Imagine a racing event where cars of different sizes compete, and the smaller, more agile cars consistently outpace the larger, more powerful ones. Similarly, in the race for growth and talent, it's not the size of the company that gives it an edge, but its agility and flexibility. The ability to adapt and offer flexible working options is what truly fuels the engine of growth. This trend underscores the fact that in the modern world of work, flexibility is not just a competitive advantage — it's a necessity.
Related: How Flexible Work Will Give Your Business the Biggest Advantage
Flexibility: The secret sauce for growth
It's clear that companies offering work location flexibility are growing their headcount faster than those requiring full-time in office. Over the last three months, fully flexible or structured hybrid companies have been adding employees at twice the rate of their full-time in-office peers.
The data suggests that the companies adding headcount are likely also the ones growing sales. The growth in the economy, at least for corporate employees, seems to favor companies offering flexibility.
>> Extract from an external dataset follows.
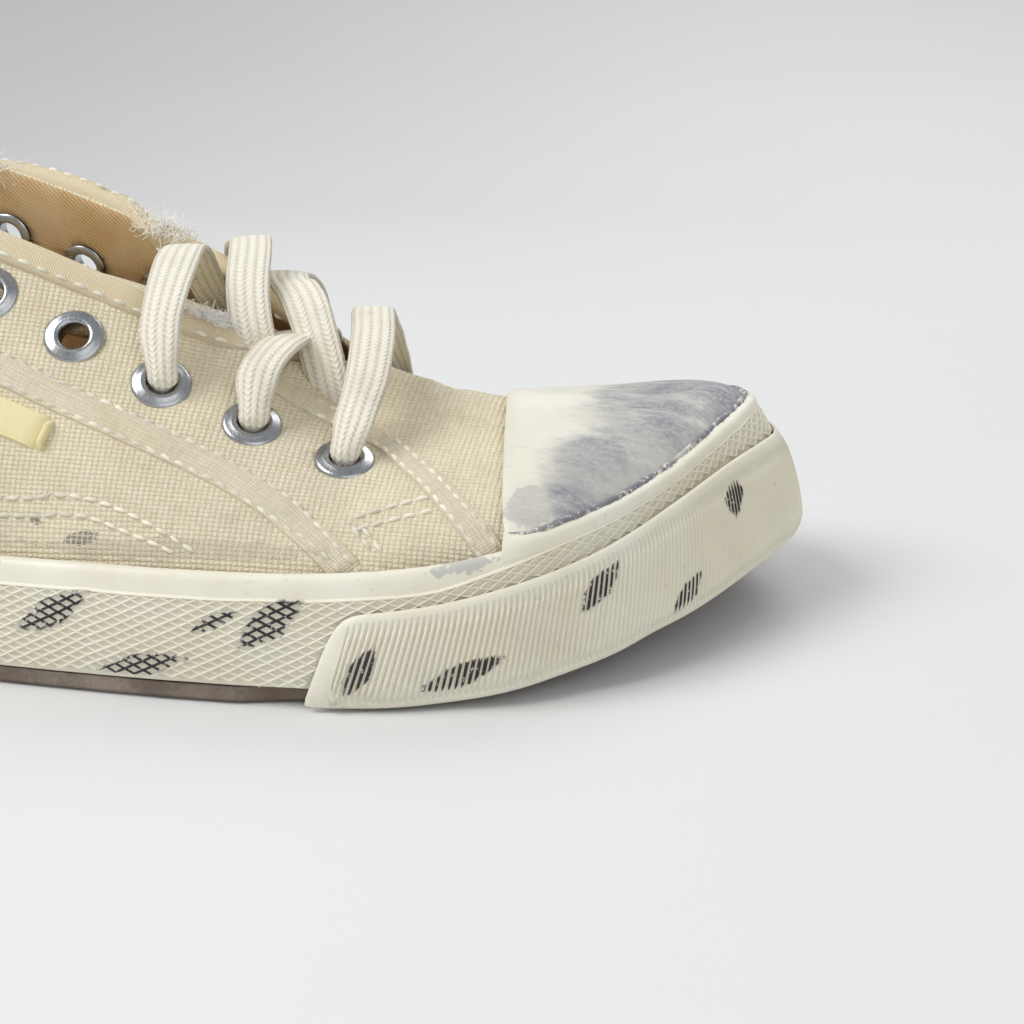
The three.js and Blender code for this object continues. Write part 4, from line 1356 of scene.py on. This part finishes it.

If this trend continues, it's likely we'll see a decrease in companies requiring full-time in office, shifting towards hybrid models that better cater to the needs of the workforce.
So, for the corporations out there still grappling with the concept of flexible work, it might be time to loosen the reins and let flexibility gallop forward. The data suggests that in the race for growth, flexibility isn't just a nice-to-have — it's the winning steed.
The future of work is here, and it's flexible.